- name : Oliver Croomes
- Source python3 envrionment in scripts/venv/bin/activate
- pip install the requriements in requirements.txt with
pip install -r requrirements.txt
- use run.sh or run_profile.sh to run the program
python unittest.py
I knew that reading in the data for both the batch and input files would be similar. The event streamer simply turns on and off logging depending on reading from batch or from stream. Overall how my program works is, it separates commands into three categories:
- purchases
- befriend
- defriend
all of these will be represented in two data structures in datamanager.py
- friends
- purchases
friends is a graph represented by a dictionary mapping a user id to other user ids in their network. purchases is a table mapping user_ids->a purchase tuple containing:
- timestamp (float)
- streak (integer)
- amount (integer)
the timestamp and streak are used in the sorting algorithm heapq.merge() to join the lists of sorted items together.

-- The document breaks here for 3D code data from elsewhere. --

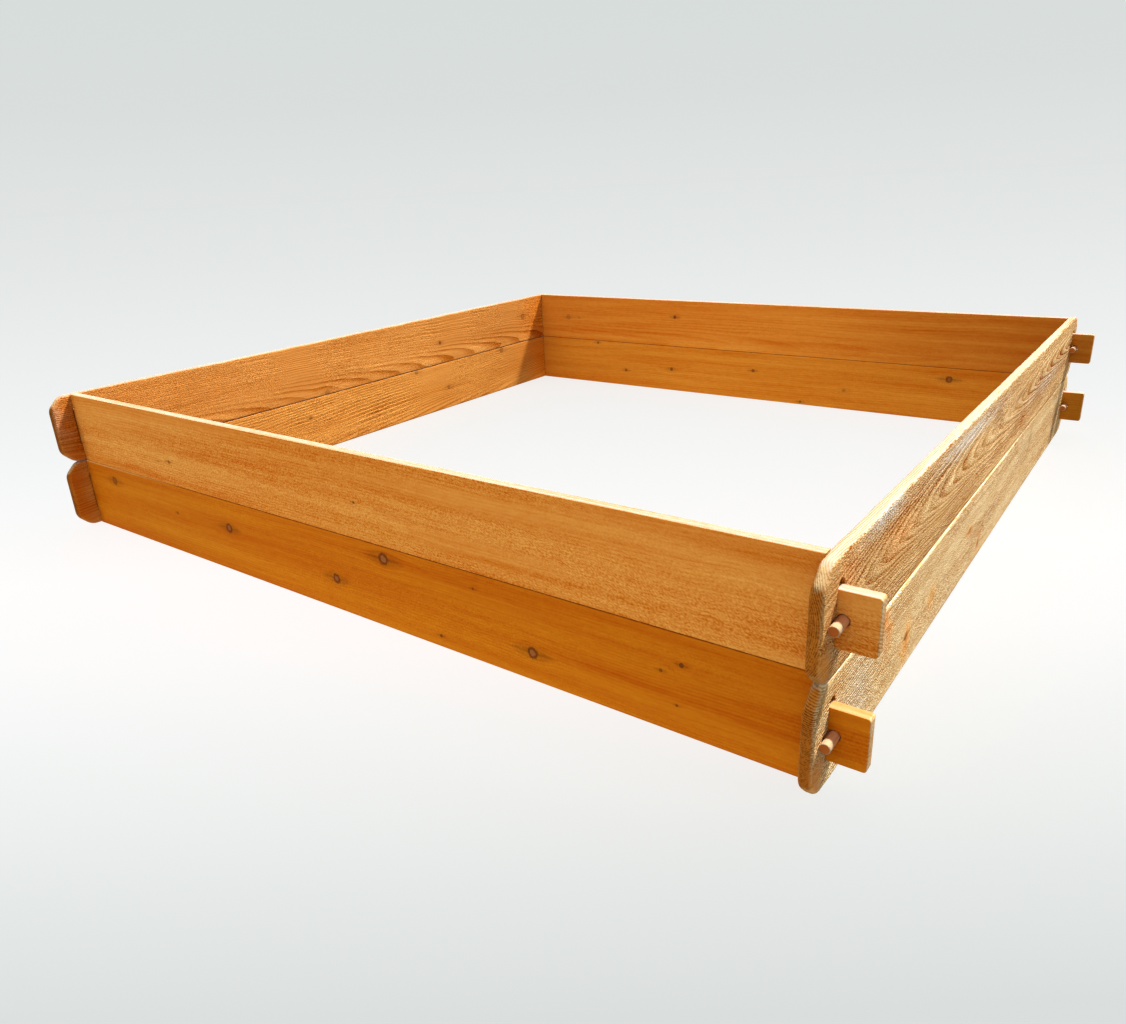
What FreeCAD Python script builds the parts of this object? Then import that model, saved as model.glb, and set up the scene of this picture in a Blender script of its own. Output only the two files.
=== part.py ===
import FreeCAD, Part
import os

# Two-tier square garden bed of through-tenoned cedar boards, locked with round wooden pegs.
# Origin: centre of the bed on the ground. +X to the right, +Y to the back, +Z up. Millimetres.

# Driving dimensions
TIER_NAMES = ["lower", "upper"]
BOARD_HEIGHT = 139.7
BOARD_THICKNESS = 16.0
CLEAR_WIDTH = 1573.0        # between the inner faces of the left and right boards
OUTER_DEPTH = 1592.0        # between the outer faces of the front and back boards

TENON_HEIGHT = 68.0
TENON_PROJECTION = 44.0     # how far a tenon stands out of the side board's outer face
TENON_CORNER_RADIUS = 4.0
TENON_BOARD_EASE = 1.5      # rounding of the long edges of the front and back boards

MORTISE_TOP_GAP = 9.5       # from the tenon to the round top of its mortise
MORTISE_BOTTOM_GAP = 1.2
MORTISE_SIDE_GAP = 1.0      # on each side of the tenon
MORTISE_BOTTOM_RADIUS = 3.0

EAR_LENGTH = 43.0           # how far a side board runs past the front and back boards
EAR_CLIP = 24.0             # leg of the 45 degree clip at each corner of a side board
EAR_CORNER_RADIUS = 24.0
SIDE_BOARD_EASE = 3.0       # rounding of the side boards' outline edges

PEG_RADIUS = 6.35
PEG_LENGTH = 70.0
PEG_CHAMFER = 1.0
PEG_HOLE_CLEARANCE = 0.08   # radial
PEG_FACE_GAP = 0.3          # from the peg to the side board's outer face

# Worked out from the driving dimensions
HALF_THICKNESS = BOARD_THICKNESS / 2
HALF_CLEAR = CLEAR_WIDTH / 2
MID_HEIGHT = BOARD_HEIGHT / 2
TENON_LENGTH = BOARD_THICKNESS + TENON_PROJECTION
HALF_TENON_BOARD = HALF_CLEAR + TENON_LENGTH
SIDE_BOARD_LENGTH = OUTER_DEPTH + 2 * EAR_LENGTH
SIDE_BOARD_X = HALF_CLEAR + HALF_THICKNESS
TENON_BOARD_Y = OUTER_DEPTH / 2 - HALF_THICKNESS
PEG_X = HALF_CLEAR + BOARD_THICKNESS + PEG_FACE_GAP + PEG_RADIUS

X_AXIS = FreeCAD.Vector(1, 0, 0)
Y_AXIS = FreeCAD.Vector(0, 1, 0)
SIDES = {"left": -1, "right": 1}
ENDS = {"front": -1, "back": 1}


def edges_along(shape, axis, wanted):
    """The straight edges of a shape that run along an axis and whose middle point is wanted."""
    found = []
    for edge in shape.Edges:
        start = edge.Vertexes[0].Point
        end = edge.Vertexes[-1].Point
        run = end - start
        straight = isinstance(edge.Curve, Part.Line)
        if straight and run.cross(axis).Length < 1e-6 and wanted((start + end) * 0.5):
            found.append(edge)
    return found


def prism(outline, direction):
    """A closed outline of points, extruded along a vector."""
    wire = Part.makePolygon(outline + outline[:1])
    return Part.Face(wire).extrude(direction)


def rod(radius, length, x, z):
    """A cylinder along Y, centred on Y = 0."""
    base = FreeCAD.Vector(x, -length / 2, z)
    return Part.makeCylinder(radius, length, base, Y_AXIS)


def tenon_board():
    """A front or back board with a tenon on each end, centred on Y = 0, standing on Z = 0."""
    tenon_low = MID_HEIGHT - TENON_HEIGHT / 2
    tenon_high = MID_HEIGHT + TENON_HEIGHT / 2
    right_end = [
        (HALF_CLEAR, 0.0),
        (HALF_CLEAR, tenon_low),
        (HALF_TENON_BOARD, tenon_low),
        (HALF_TENON_BOARD, tenon_high),
        (HALF_CLEAR, tenon_high),
        (HALF_CLEAR, BOARD_HEIGHT),
    ]
    left_end = [(-x, z) for x, z in reversed(right_end)]
    outline = [FreeCAD.Vector(x, -HALF_THICKNESS, z) for x, z in right_end + left_end]
    board = prism(outline, Y_AXIS * BOARD_THICKNESS)

    tips = edges_along(board, Y_AXIS, lambda p: abs(p.x) > HALF_TENON_BOARD - 1)
    board = board.makeFillet(TENON_CORNER_RADIUS, tips)
    long_edges = edges_along(board, X_AXIS, lambda p: abs(p.x) < 1)
    board = board.makeFillet(TENON_BOARD_EASE, long_edges)

    hole_radius = PEG_RADIUS + PEG_HOLE_CLEARANCE
    for side in SIDES.values():
        board = board.cut(rod(hole_radius, 2 * BOARD_THICKNESS, side * PEG_X, MID_HEIGHT))
    return board


def mortise_slot():
    """The through slot for one tenon, round at the top and squarer below, along the X axis."""
    radius = HALF_THICKNESS + MORTISE_SIDE_GAP
    low = MID_HEIGHT - TENON_HEIGHT / 2 - MORTISE_BOTTOM_GAP
    round_centre = MID_HEIGHT + TENON_HEIGHT / 2 + MORTISE_TOP_GAP - radius
    depth = 2 * BOARD_THICKNESS
    corner = FreeCAD.Vector(-BOARD_THICKNESS, -radius, low)
    slot = Part.makeBox(depth, 2 * radius, round_centre - low, corner)
    bottom_edges = edges_along(slot, X_AXIS, lambda p: p.z < low + 1)
    slot = slot.makeFillet(MORTISE_BOTTOM_RADIUS, bottom_edges)
    top = FreeCAD.Vector(-BOARD_THICKNESS, 0, round_centre)
    return slot.fuse(Part.makeCylinder(radius, depth, top, X_AXIS)).removeSplitter()


def side_board():
    """A left or right board with clipped ears and two mortises, centred on X = 0, on Z = 0."""
    half = SIDE_BOARD_LENGTH / 2
    back_end = [
        (half - EAR_CLIP, 0.0),
        (half, EAR_CLIP),
        (half, BOARD_HEIGHT - EAR_CLIP),
        (half - EAR_CLIP, BOARD_HEIGHT),
    ]
    front_end = [(-y, z) for y, z in reversed(back_end)]
    outline = [FreeCAD.Vector(-HALF_THICKNESS, y, z) for y, z in back_end + front_end]
    board = prism(outline, X_AXIS * BOARD_THICKNESS)

    board = board.makeFillet(EAR_CORNER_RADIUS, edges_along(board, X_AXIS, lambda p: True))
    rims = [e for e in board.Edges if abs(abs(e.CenterOfMass.x) - HALF_THICKNESS) < 1e-6]
    board = board.makeFillet(SIDE_BOARD_EASE, rims)

    for end in ENDS.values():
        slot = mortise_slot()
        slot.translate(FreeCAD.Vector(0, end * TENON_BOARD_Y, 0))
        board = board.cut(slot)
    return board


def peg():
    """A round peg along Y with chamfered ends, centred on its tenon."""
    shape = rod(PEG_RADIUS, PEG_LENGTH, 0.0, MID_HEIGHT)
    rings = [e for e in shape.Edges if isinstance(e.Curve, Part.Circle)]
    return shape.makeChamfer(PEG_CHAMFER, rings)


def write(shape, name, x=0.0, y=0.0, z=0.0):
    """Puts a shape in its place and writes it as one STEP file."""
    placed = shape.copy()
    placed.translate(FreeCAD.Vector(x, y, z))
    if not placed.isValid() or len(placed.Solids) != 1:
        raise RuntimeError(name + " is not one valid solid")
    placed.exportStep("parts/" + name + ".step")
    print(name, round(placed.Volume), "mm3")


def main():
    os.makedirs("parts", exist_ok=True)
    for tier, tier_name in enumerate(TIER_NAMES):
        z = tier * BOARD_HEIGHT
        for end_name, end in ENDS.items():
            write(tenon_board(), tier_name + "_" + end_name + "_board", y=end * TENON_BOARD_Y, z=z)
        for side_name, side in SIDES.items():
            write(side_board(), tier_name + "_" + side_name + "_board", x=side * SIDE_BOARD_X, z=z)
        for end_name, end in ENDS.items():
            for side_name, side in SIDES.items():
                name = "_".join([tier_name, end_name, side_name, "peg"])
                write(peg(), name, side * PEG_X, end * TENON_BOARD_Y, z)


main()
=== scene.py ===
import itertools
import math
from dataclasses import dataclass

import bpy
import numpy as np
from mathutils import Matrix, Vector


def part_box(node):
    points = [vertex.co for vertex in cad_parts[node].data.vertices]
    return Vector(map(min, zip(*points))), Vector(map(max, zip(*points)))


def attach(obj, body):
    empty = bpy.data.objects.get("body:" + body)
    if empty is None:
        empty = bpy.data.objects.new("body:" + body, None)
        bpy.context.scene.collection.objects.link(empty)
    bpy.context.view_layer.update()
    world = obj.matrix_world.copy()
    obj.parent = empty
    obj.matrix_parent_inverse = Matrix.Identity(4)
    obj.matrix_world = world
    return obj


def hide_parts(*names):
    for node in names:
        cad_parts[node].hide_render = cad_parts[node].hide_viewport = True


# The looks of a square two-tier garden bed of cedar boards. Metres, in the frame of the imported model.
# Each board is built in its own coordinates and then put in place: u runs along the board from its
# middle, v up from its lower edge, and w through its thickness, from the inside of the bed out.

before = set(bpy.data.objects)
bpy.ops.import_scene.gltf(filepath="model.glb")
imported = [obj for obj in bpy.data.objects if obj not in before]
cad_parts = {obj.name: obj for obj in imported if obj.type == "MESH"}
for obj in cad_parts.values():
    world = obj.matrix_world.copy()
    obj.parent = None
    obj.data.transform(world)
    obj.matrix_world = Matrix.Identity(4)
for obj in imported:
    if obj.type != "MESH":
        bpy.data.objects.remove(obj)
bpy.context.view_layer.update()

# ---------------- sizes from the frame
front_low, front_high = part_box("lower_front_board")
side_low, side_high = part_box("lower_right_board")
peg_low, peg_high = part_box("lower_front_right_peg")

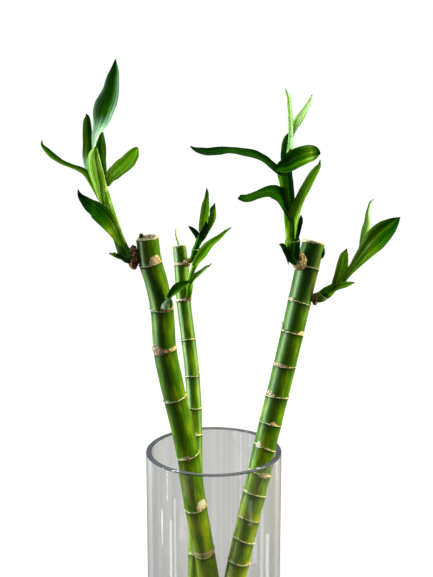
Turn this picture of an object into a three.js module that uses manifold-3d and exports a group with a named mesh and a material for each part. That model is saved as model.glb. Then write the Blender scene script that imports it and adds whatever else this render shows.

for each purchase under the streaming file, the program evaluates whether or not that purchase is an anomaly by running a bfs search of depth D on the user_ID and using pythons builtin functions for sorting.
Validation was done via a json schema. I wasn't sure the extent to which curve balls would be thrown, but I thought I could capture most errors by using schemas for each object. Regexes were used to parse the values of properties which were wrapped in strings. Format allows for non-string values. The program will halt if there are invalid lines, as in, there are no lines containing the subset of attributes in the formats required. This is because all the data is dependent upon the previous action.
EX: Gertrude unfriends a highschool student but the log was corrupted. Gertrude gets spammed with notifications about the highschoolers spending habits and is more annoyed than benefited.
My overall goal was to minimize side effects as much as possible. I refactored bits of my code unpon realizing some of it caused side effects. I also tried to use generators in as many places as possible to keep down memory size. I tried to keep things at most O(1) and O(N) where I could.
- Read file lines in batch to minimize IO time
- Batch and filter friend operations to eliminate waste.
- EX: if two people repeatedly friend and unfriend each other without transactions in their network, it's optimal to capture the state prior to a transaction between them.